The continuing impact of COVID-19 on students and personnel was the primary focus of the Lincoln County R-III School Board members meeting on Nov. 6.

A majority of the discussion surrounded the current procedures of the current contact tracing affecting the district. On Nov. 12, Gov. Mike Parson announced that Missouri students would be able to avoid quarantine and remain in class after being in close contact with a known positive COVID-19 case, as long as proper masking procedures were in place. 

Although Parson allowed these new guidelines, the Lincoln County Health Department put out a statement that, although it agreed that masking is an important tool, “weakening our quarantine guidelines in schools could reduce the effectiveness of one of our best mitigation strategies to reduce the spread of COVID 19 in our community.”

“Ultimately, the numbers are what tell the story,” Board Member Dale McDonald said. 

“We have to look at the numbers and evaluate what is the best option for those inside the school,” Lincoln County R-III Superintendent Dr. Mark Penny said. 

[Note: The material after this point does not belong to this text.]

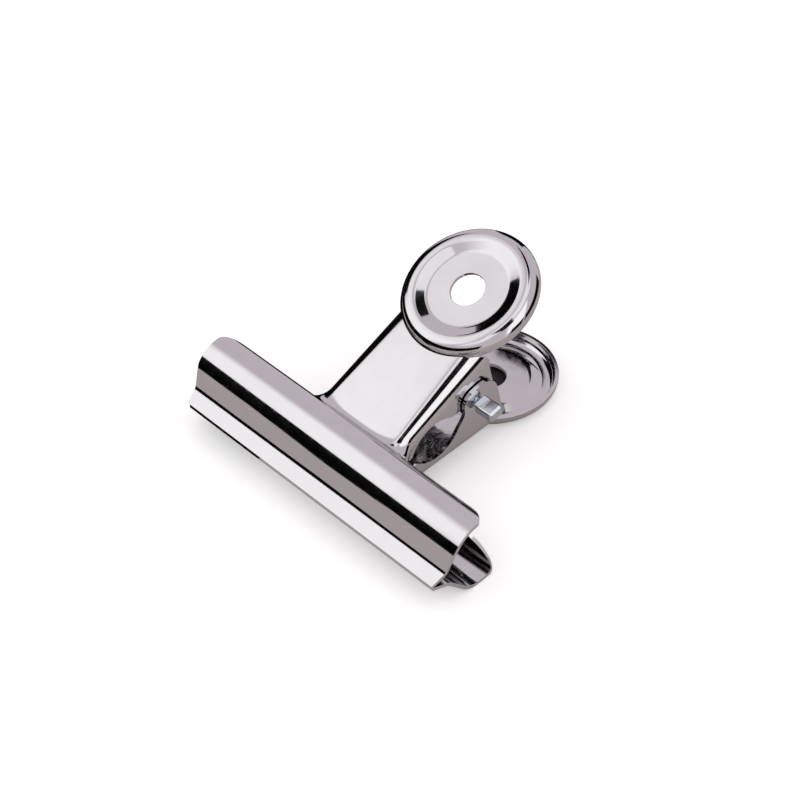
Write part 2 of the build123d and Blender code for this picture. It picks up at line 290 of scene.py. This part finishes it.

Statistics presented at the meeting confirmed 29 of the students that have been traced have tested positive for COVID-19, however, this did not reflect data of asymptomatic cases. Discussion continued about the priority of the safety of the staff, as information was presented that the county could only attribute two students to teacher transmissions of the virus.  

Members expressed concern that although the numbers for student to staff transmission are low, it could rise if the contact tracing stops. Over 700 students have been contact traced in the high school resulting from 70 students who have tested positive. 

The board discussed options on how to move forward with the rest of the year. The meeting resulted in the board agreeing to pursue the collection of more information via a survey to parents and staff from the district. 

Once the information is collected the board plans to call a special meeting to make a final decision. Regarding the future decision on contact tracing Dr. Dave Easterday said, “If they (staff and parents) don’t understand the decision, at least they see the agony we had in making it.”